Second, prosecutors can often obtain the critical evidence that committees can’t. But their job is to prosecute crimes. They are less likely to get to the bottom of executive abuses or to prevent their repetition. Most tellingly, special prosecutors, as part of the executive branch, can be dismissed by the president, while congressional committees are protected by the constitutional separation of powers.
That’s why the work of both is so important. Robert S. Mueller III has been appointed special counsel to look into possible Russian meddling in the 2016 campaign, an investigation that might cover both criminal and counterintelligence matters. Some senators say this will conflict with and perhaps necessarily limit congressional inquiries.
But that needn’t be the case. While prosecutors prefer not having congressional competition, a mature special prosecutor and a well-led congressional inquiry can coordinate over issues like witness immunity. Congress can creatively expand its witness list beyond prosecution targets and fill in critical details from “satellite” witnesses, as the Watergate committee did with Mr. Butterfield.

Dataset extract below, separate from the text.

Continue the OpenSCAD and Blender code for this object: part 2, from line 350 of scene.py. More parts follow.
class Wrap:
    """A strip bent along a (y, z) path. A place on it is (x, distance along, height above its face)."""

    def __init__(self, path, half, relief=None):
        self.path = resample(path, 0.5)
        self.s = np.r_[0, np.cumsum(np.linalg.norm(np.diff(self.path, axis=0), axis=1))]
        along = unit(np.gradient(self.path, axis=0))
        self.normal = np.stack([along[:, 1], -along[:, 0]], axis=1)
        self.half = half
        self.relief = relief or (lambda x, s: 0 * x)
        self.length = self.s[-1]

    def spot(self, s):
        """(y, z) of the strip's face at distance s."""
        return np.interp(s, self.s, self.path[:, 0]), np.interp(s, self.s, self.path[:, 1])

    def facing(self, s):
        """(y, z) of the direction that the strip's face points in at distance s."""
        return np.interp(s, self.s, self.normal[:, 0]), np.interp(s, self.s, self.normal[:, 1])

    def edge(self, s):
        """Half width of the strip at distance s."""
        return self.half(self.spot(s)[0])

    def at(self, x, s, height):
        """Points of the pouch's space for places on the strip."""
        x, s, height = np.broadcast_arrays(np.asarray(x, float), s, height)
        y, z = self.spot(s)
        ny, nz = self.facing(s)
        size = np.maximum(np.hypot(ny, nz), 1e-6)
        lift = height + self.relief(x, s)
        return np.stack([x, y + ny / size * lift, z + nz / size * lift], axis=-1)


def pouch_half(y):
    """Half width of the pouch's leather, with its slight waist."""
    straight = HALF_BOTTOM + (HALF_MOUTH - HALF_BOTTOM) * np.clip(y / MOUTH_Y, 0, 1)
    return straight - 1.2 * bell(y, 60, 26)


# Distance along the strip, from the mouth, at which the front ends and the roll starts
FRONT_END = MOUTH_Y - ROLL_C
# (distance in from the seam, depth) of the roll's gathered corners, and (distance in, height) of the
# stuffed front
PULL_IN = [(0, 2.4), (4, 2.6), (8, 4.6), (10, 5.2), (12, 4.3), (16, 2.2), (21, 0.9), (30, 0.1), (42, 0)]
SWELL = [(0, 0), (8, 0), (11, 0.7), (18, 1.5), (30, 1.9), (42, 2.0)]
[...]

Bipartisanship will be crucial. Working with the evidence secured by prosecutors, congressional committees can provide a declassified narrative of Russian actions and whether Trump aides colluded. If the committee is aggressive, and its work is truly bipartisan, it can not only educate and reassure the public, but also legislate solutions to prevent future abuses.
A reclusive Mr. Nixon worked behind the scenes to impede investigators and prosecutors. He believed that his secret tapes would bring down John Dean; instead they fertilized the bipartisan outrage that brought about his own demise. But that bipartisanship didn’t exist when the Watergate committee began its work. In today’s hyperpartisan atmosphere, that is worth remembering.